Industry Attorneys Comment on 6th Circuit’s 2257 Ruling

CINCINNATI — While they acknowledged that the 6th U.S. Circuit Court of Appeals’ ruling Monday that the 18 U.S.C. 2257 is unconstitutional is not the final word on the subject, adult industry attorneys Wednesday continued to hail it as a major victory in the battle to invalidate the statute.

“Finally, a court gets it right,” attorney Rob Apgood said of the judicial panel’s ruling. “The 6th Circuit once again shows its wisdom by leading the pack with a well-reasoned, well-articulated decision describing the true scope of the statute that was enacted by Congress, and the rules promulgated thereby by the Justice Department.”

Apgood added that the court’s analysis of the 1st Amendment issues “hit right on the mark,” and that it was particularly satisfying to see a court recognize that 2257 largely fails to further the government’s stated goal of curbing the production and distribution of child pornography.

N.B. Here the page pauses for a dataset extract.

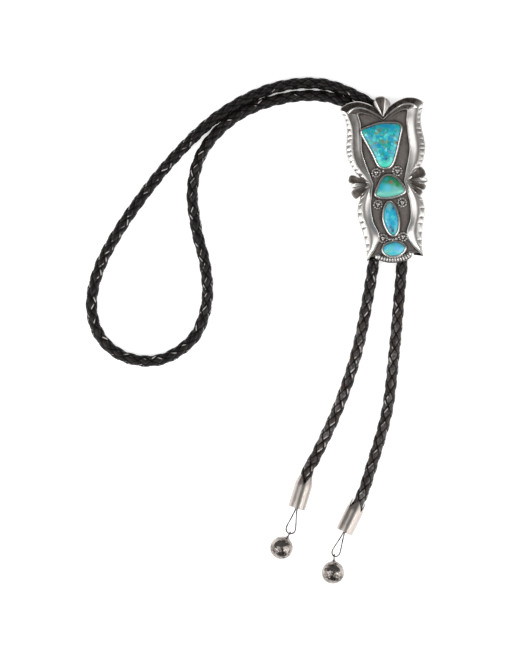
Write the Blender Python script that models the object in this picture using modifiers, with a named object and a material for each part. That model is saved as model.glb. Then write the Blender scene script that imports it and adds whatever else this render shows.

“I’m so happy for Michael Murray [attorney for Connection Distributing] right now,” Free Speech Coalition Chairman Jeffrey Douglas told XBIZ. “Mike has fought this battle tirelessly for over 12 years now, and he has done an amazing job.”

Douglas said that due to the fact that he has been in court throughout this week in connection with the Five Star Video obscenity case, he had not had the opportunity to read the decision, but that he had been briefed on its contents by one of his fellow attorneys, and that his initial impression was that the court’s ruling was “extremely sound, and very encouraging in terms of future litigation.”

Reed Lee, president of the 1st Amendment Lawyers Association and chair of the FSC’s Legal Committee, concurred with Apgood and Douglas.

“It is nice to see good, mainstream constitutional analysis applied to 2257,” Lee said. “We have been saying for years that the law is fundamentally flawed, and it is very gratifying to see the court reach the same conclusion.”

Asked about some of the criticism that the FSC has received since the ruling was announced Monday — people questioning why the FSC was not able to persuade the court in its case that 2257 was unconstitutional and other similar complaints — Lee noted that it took the Connection case 12 years to reach the point where a court ruled the law unconstitutional.

“The problem with recent 2257 litigation is that so many smaller issues — and I mean ‘smaller’ in the sense that they are less fundamental than the 1st Amendment issues — were addressed first,” Lee said.

Lee said there have been “a slew of these problems that tend to occupy the court," citing as examples questions concerning producers' obligations with respect to content produced outside the U.S., questions of redacting identification documents and other non-constitutional issues surrounding the FSC’s litigation.

Lee explained that courts are encouraged to deal with less fundamental points first — like issues of procedure and statutory analysis — before reaching fundamental constitutional issues.

“We [the FSC] have arguments at the ready that the law is still unconstitutional and violates the 1st Amendment, even it stands up to the challenges on other grounds, but the court did not reach those arguments [in the FSC case],” Lee said, adding that some of the 1st Amendment arguments the FSC made in its case were essentially identical to the arguments made in the Connection case.

Lee said that despite the fact that the case was administratively closed by Judge Walker D. Miller earlier this year, the FSC litigation is “not over.”

“If the FSC litigation needs to continue — and as of now it looks like it will need to — then we will once again make those arguments, and hopefully it won’t take us 12 years to reach those issues,” Lee said. “A ruling on fundament constitutional issues just doesn’t come quickly, though, because of all the other issues the court has to address.”

Lee said that the 6th Circuit’s ruling underlined the difficult position the government is in with respect to demonstrating that 2257 is constitutional.

“I think the government is checkmated here,” Lee said. “Under the 1st Amendment, the statute must forward a substantial and compelling interest, and it must be narrowly tailored to achieve that purpose.”

Where 2257 is concerned, Lee said, everyone agrees that curtailing the production of child pornography is a “compelling interest,” but 2257 simply is not sufficiently “narrowly tailored” to forward the government’s interest.

“No matter how big or how small the amount of child pornography affected by the statute, the amount of non-child pornography expression affected by the statute is massive,” Lee said. “If the government addresses this by narrowing the scope of the statute to where it only affects adult entertainment companies — say the rationale becomes ‘making pornographers prove they have good records’ — then they lose their compelling interest, because the statute’s stated purpose would no longer be the eradication of child pornography.”